*Material*.
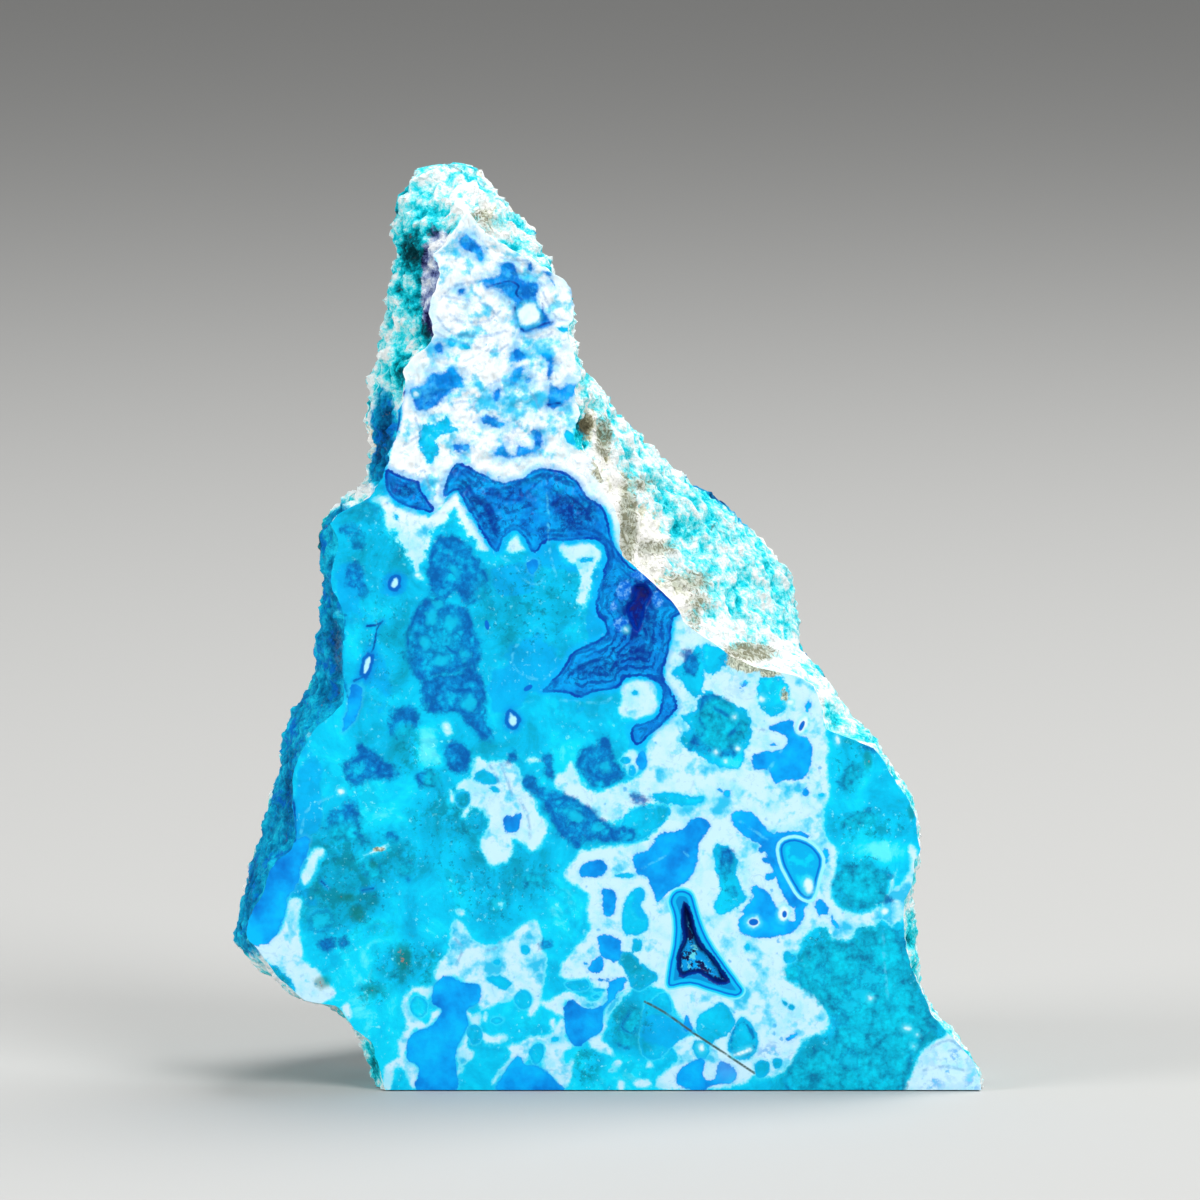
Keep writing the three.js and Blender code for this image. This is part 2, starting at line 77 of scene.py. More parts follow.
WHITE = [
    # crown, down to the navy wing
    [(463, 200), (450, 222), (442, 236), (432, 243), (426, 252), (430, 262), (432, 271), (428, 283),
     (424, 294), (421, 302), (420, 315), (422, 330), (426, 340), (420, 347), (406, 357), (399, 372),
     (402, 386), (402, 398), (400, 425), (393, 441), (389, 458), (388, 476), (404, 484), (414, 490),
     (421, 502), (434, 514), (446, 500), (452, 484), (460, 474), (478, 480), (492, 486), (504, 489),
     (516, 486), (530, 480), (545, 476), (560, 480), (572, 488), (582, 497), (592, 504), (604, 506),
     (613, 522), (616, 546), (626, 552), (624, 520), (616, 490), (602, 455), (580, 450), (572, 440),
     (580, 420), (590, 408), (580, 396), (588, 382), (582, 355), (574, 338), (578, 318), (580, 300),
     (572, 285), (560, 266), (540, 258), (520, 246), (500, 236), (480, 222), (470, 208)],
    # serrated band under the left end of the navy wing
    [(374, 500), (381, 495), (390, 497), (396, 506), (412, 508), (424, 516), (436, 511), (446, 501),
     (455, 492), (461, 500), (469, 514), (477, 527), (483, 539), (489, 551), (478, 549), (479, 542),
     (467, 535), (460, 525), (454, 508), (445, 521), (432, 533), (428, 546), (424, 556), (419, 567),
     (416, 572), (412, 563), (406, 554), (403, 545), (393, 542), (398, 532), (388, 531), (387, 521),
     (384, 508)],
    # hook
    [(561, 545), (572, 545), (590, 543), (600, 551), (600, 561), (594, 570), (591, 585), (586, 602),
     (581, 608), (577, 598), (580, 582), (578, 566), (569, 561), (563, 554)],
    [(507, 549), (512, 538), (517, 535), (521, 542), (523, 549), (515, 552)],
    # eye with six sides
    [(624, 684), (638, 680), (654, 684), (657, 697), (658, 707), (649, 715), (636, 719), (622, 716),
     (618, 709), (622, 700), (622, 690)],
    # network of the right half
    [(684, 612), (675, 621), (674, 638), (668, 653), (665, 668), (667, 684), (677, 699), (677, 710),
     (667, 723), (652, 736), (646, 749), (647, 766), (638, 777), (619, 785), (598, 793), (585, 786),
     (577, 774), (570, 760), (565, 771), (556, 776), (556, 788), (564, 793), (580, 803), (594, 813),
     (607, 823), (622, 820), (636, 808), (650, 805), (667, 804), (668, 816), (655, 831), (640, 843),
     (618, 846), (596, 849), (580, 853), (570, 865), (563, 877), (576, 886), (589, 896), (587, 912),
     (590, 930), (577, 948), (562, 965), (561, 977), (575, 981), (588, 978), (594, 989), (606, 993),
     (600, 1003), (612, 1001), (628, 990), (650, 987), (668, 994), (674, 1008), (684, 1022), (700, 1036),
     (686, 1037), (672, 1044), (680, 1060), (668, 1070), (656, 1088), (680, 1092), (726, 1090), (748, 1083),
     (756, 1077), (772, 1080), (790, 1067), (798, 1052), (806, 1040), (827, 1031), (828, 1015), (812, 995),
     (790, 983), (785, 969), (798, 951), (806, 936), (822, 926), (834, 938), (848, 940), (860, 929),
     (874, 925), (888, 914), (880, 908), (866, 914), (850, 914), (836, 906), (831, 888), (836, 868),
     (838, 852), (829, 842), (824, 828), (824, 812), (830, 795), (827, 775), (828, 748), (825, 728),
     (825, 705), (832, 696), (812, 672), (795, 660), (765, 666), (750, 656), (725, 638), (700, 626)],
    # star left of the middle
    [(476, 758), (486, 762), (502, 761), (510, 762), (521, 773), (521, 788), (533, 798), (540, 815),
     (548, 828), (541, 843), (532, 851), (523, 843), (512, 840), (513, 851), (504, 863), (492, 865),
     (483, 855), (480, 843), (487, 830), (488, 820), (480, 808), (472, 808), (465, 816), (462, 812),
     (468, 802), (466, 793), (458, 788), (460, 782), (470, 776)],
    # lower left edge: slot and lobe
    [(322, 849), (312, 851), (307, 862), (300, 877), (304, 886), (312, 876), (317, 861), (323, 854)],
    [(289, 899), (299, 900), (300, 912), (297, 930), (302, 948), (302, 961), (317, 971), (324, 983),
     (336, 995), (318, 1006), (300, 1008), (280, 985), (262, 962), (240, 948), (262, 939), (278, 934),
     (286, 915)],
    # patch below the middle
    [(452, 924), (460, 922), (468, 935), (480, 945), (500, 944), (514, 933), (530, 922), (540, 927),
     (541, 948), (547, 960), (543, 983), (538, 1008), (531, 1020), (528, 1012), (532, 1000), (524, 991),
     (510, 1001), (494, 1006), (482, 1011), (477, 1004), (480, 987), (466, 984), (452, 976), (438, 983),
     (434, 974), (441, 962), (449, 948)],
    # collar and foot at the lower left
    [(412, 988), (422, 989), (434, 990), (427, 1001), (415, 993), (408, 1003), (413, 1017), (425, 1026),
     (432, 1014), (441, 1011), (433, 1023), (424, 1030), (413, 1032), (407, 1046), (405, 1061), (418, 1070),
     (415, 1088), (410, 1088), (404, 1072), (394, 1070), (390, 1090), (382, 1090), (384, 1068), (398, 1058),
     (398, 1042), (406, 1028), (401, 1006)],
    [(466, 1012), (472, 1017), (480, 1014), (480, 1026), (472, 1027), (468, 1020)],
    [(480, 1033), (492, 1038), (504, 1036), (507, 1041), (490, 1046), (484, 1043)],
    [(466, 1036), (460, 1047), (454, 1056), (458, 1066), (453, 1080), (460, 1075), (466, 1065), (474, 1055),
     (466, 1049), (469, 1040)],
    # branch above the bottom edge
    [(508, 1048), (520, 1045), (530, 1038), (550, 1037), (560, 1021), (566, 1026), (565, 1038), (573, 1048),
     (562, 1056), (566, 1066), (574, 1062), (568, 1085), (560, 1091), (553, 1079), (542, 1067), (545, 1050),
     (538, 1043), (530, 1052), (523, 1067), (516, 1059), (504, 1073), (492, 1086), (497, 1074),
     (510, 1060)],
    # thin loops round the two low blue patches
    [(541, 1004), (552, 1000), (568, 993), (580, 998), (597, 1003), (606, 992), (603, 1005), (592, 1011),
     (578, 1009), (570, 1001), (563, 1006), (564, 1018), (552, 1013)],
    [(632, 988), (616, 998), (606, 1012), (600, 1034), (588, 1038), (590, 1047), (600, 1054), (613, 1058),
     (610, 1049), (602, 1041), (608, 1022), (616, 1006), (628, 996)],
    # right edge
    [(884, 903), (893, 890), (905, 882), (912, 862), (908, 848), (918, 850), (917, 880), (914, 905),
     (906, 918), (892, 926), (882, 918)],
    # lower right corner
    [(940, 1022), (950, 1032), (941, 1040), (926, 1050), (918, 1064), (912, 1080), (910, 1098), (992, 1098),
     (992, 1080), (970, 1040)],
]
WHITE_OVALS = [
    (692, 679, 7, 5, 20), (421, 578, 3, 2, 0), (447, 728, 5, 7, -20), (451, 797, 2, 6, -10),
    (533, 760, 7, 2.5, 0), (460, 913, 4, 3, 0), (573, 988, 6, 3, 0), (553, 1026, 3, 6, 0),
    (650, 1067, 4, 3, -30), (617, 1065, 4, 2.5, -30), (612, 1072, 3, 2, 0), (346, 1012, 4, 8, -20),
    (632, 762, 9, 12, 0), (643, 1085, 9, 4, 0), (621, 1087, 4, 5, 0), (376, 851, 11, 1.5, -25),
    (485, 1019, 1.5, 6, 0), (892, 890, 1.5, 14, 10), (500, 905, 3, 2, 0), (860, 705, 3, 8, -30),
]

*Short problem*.
Restate the data above word for word.

*Task result*.
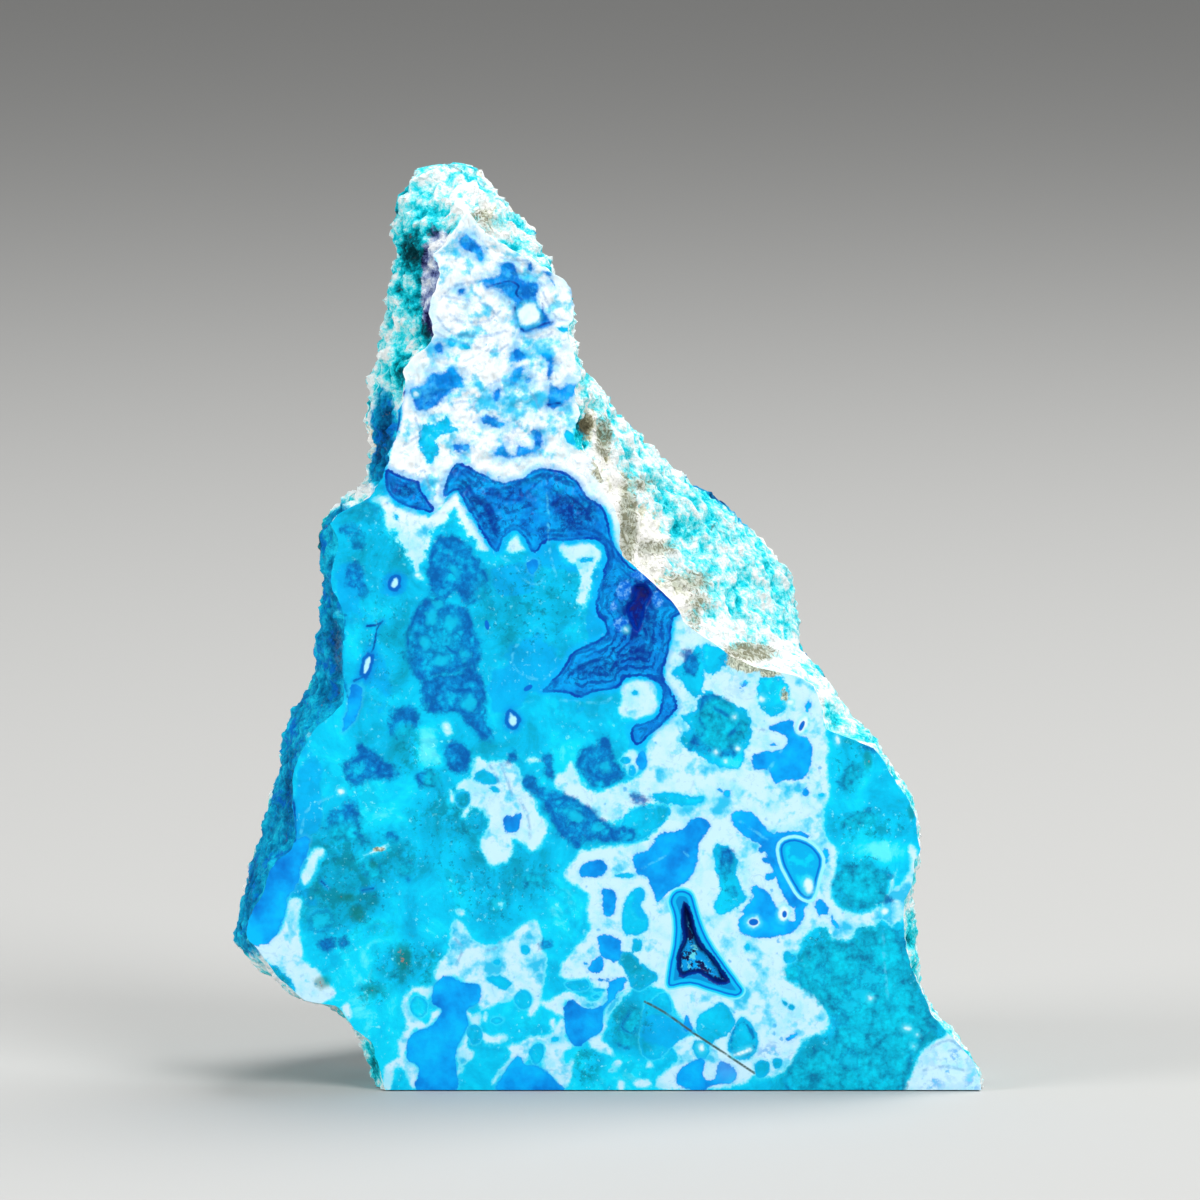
Keep writing the three.js and Blender code for this image. This is part 2, starting at line 77 of scene.py. More parts follow.
WHITE = [
    # crown, down to the navy wing
    [(463, 200), (450, 222), (442, 236), (432, 243), (426, 252), (430, 262), (432, 271), (428, 283),
     (424, 294), (421, 302), (420, 315), (422, 330), (426, 340), (420, 347), (406, 357), (399, 372),
     (402, 386), (402, 398), (400, 425), (393, 441), (389, 458), (388, 476), (404, 484), (414, 490),
     (421, 502), (434, 514), (446, 500), (452, 484), (460, 474), (478, 480), (492, 486), (504, 489),
     (516, 486), (530, 480), (545, 476), (560, 480), (572, 488), (582, 497), (592, 504), (604, 506),
     (613, 522), (616, 546), (626, 552), (624, 520), (616, 490), (602, 455), (580, 450), (572, 440),
     (580, 420), (590, 408), (580, 396), (588, 382), (582, 355), (574, 338), (578, 318), (580, 300),
     (572, 285), (560, 266), (540, 258), (520, 246), (500, 236), (480, 222), (470, 208)],
    # serrated band under the left end of the navy wing
    [(374, 500), (381, 495), (390, 497), (396, 506), (412, 508), (424, 516), (436, 511), (446, 501),
     (455, 492), (461, 500), (469, 514), (477, 527), (483, 539), (489, 551), (478, 549), (479, 542),
     (467, 535), (460, 525), (454, 508), (445, 521), (432, 533), (428, 546), (424, 556), (419, 567),
     (416, 572), (412, 563), (406, 554), (403, 545), (393, 542), (398, 532), (388, 531), (387, 521),
     (384, 508)],
    # hook
    [(561, 545), (572, 545), (590, 543), (600, 551), (600, 561), (594, 570), (591, 585), (586, 602),
     (581, 608), (577, 598), (580, 582), (578, 566), (569, 561), (563, 554)],
    [(507, 549), (512, 538), (517, 535), (521, 542), (523, 549), (515, 552)],
    # eye with six sides
    [(624, 684), (638, 680), (654, 684), (657, 697), (658, 707), (649, 715), (636, 719), (622, 716),
     (618, 709), (622, 700), (622, 690)],
    # network of the right half
    [(684, 612), (675, 621), (674, 638), (668, 653), (665, 668), (667, 684), (677, 699), (677, 710),
     (667, 723), (652, 736), (646, 749), (647, 766), (638, 777), (619, 785), (598, 793), (585, 786),
     (577, 774), (570, 760), (565, 771), (556, 776), (556, 788), (564, 793), (580, 803), (594, 813),
     (607, 823), (622, 820), (636, 808), (650, 805), (667, 804), (668, 816), (655, 831), (640, 843),
     (618, 846), (596, 849), (580, 853), (570, 865), (563, 877), (576, 886), (589, 896), (587, 912),
     (590, 930), (577, 948), (562, 965), (561, 977), (575, 981), (588, 978), (594, 989), (606, 993),
     (600, 1003), (612, 1001), (628, 990), (650, 987), (668, 994), (674, 1008), (684, 1022), (700, 1036),
     (686, 1037), (672, 1044), (680, 1060), (668, 1070), (656, 1088), (680, 1092), (726, 1090), (748, 1083),
     (756, 1077), (772, 1080), (790, 1067), (798, 1052), (806, 1040), (827, 1031), (828, 1015), (812, 995),
     (790, 983), (785, 969), (798, 951), (806, 936), (822, 926), (834, 938), (848, 940), (860, 929),
     (874, 925), (888, 914), (880, 908), (866, 914), (850, 914), (836, 906), (831, 888), (836, 868),
     (838, 852), (829, 842), (824, 828), (824, 812), (830, 795), (827, 775), (828, 748), (825, 728),
     (825, 705), (832, 696), (812, 672), (795, 660), (765, 666), (750, 656), (725, 638), (700, 626)],
    # star left of the middle
    [(476, 758), (486, 762), (502, 761), (510, 762), (521, 773), (521, 788), (533, 798), (540, 815),
     (548, 828), (541, 843), (532, 851), (523, 843), (512, 840), (513, 851), (504, 863), (492, 865),
     (483, 855), (480, 843), (487, 830), (488, 820), (480, 808), (472, 808), (465, 816), (462, 812),
     (468, 802), (466, 793), (458, 788), (460, 782), (470, 776)],
    # lower left edge: slot and lobe
    [(322, 849), (312, 851), (307, 862), (300, 877), (304, 886), (312, 876), (317, 861), (323, 854)],
    [(289, 899), (299, 900), (300, 912), (297, 930), (302, 948), (302, 961), (317, 971), (324, 983),
     (336, 995), (318, 1006), (300, 1008), (280, 985), (262, 962), (240, 948), (262, 939), (278, 934),
     (286, 915)],
    # patch below the middle
    [(452, 924), (460, 922), (468, 935), (480, 945), (500, 944), (514, 933), (530, 922), (540, 927),
     (541, 948), (547, 960), (543, 983), (538, 1008), (531, 1020), (528, 1012), (532, 1000), (524, 991),
     (510, 1001), (494, 1006), (482, 1011), (477, 1004), (480, 987), (466, 984), (452, 976), (438, 983),
     (434, 974), (441, 962), (449, 948)],
    # collar and foot at the lower left
    [(412, 988), (422, 989), (434, 990), (427, 1001), (415, 993), (408, 1003), (413, 1017), (425, 1026),
     (432, 1014), (441, 1011), (433, 1023), (424, 1030), (413, 1032), (407, 1046), (405, 1061), (418, 1070),
     (415, 1088), (410, 1088), (404, 1072), (394, 1070), (390, 1090), (382, 1090), (384, 1068), (398, 1058),
     (398, 1042), (406, 1028), (401, 1006)],
    [(466, 1012), (472, 1017), (480, 1014), (480, 1026), (472, 1027), (468, 1020)],
    [(480, 1033), (492, 1038), (504, 1036), (507, 1041), (490, 1046), (484, 1043)],
    [(466, 1036), (460, 1047), (454, 1056), (458, 1066), (453, 1080), (460, 1075), (466, 1065), (474, 1055),
     (466, 1049), (469, 1040)],
    # branch above the bottom edge
    [(508, 1048), (520, 1045), (530, 1038), (550, 1037), (560, 1021), (566, 1026), (565, 1038), (573, 1048),
     (562, 1056), (566, 1066), (574, 1062), (568, 1085), (560, 1091), (553, 1079), (542, 1067), (545, 1050),
     (538, 1043), (530, 1052), (523, 1067), (516, 1059), (504, 1073), (492, 1086), (497, 1074),
     (510, 1060)],
    # thin loops round the two low blue patches
    [(541, 1004), (552, 1000), (568, 993), (580, 998), (597, 1003), (606, 992), (603, 1005), (592, 1011),
     (578, 1009), (570, 1001), (563, 1006), (564, 1018), (552, 1013)],
    [(632, 988), (616, 998), (606, 1012), (600, 1034), (588, 1038), (590, 1047), (600, 1054), (613, 1058),
     (610, 1049), (602, 1041), (608, 1022), (616, 1006), (628, 996)],
    # right edge
    [(884, 903), (893, 890), (905, 882), (912, 862), (908, 848), (918, 850), (917, 880), (914, 905),
     (906, 918), (892, 926), (882, 918)],
    # lower right corner
    [(940, 1022), (950, 1032), (941, 1040), (926, 1050), (918, 1064), (912, 1080), (910, 1098), (992, 1098),
     (992, 1080), (970, 1040)],
]
WHITE_OVALS = [
    (692, 679, 7, 5, 20), (421, 578, 3, 2, 0), (447, 728, 5, 7, -20), (451, 797, 2, 6, -10),
    (533, 760, 7, 2.5, 0), (460, 913, 4, 3, 0), (573, 988, 6, 3, 0), (553, 1026, 3, 6, 0),
    (650, 1067, 4, 3, -30), (617, 1065, 4, 2.5, -30), (612, 1072, 3, 2, 0), (346, 1012, 4, 8, -20),
    (632, 762, 9, 12, 0), (643, 1085, 9, 4, 0), (621, 1087, 4, 5, 0), (376, 851, 11, 1.5, -25),
    (485, 1019, 1.5, 6, 0), (892, 890, 1.5, 14, 10), (500, 905, 3, 2, 0), (860, 705, 3, 8, -30),
]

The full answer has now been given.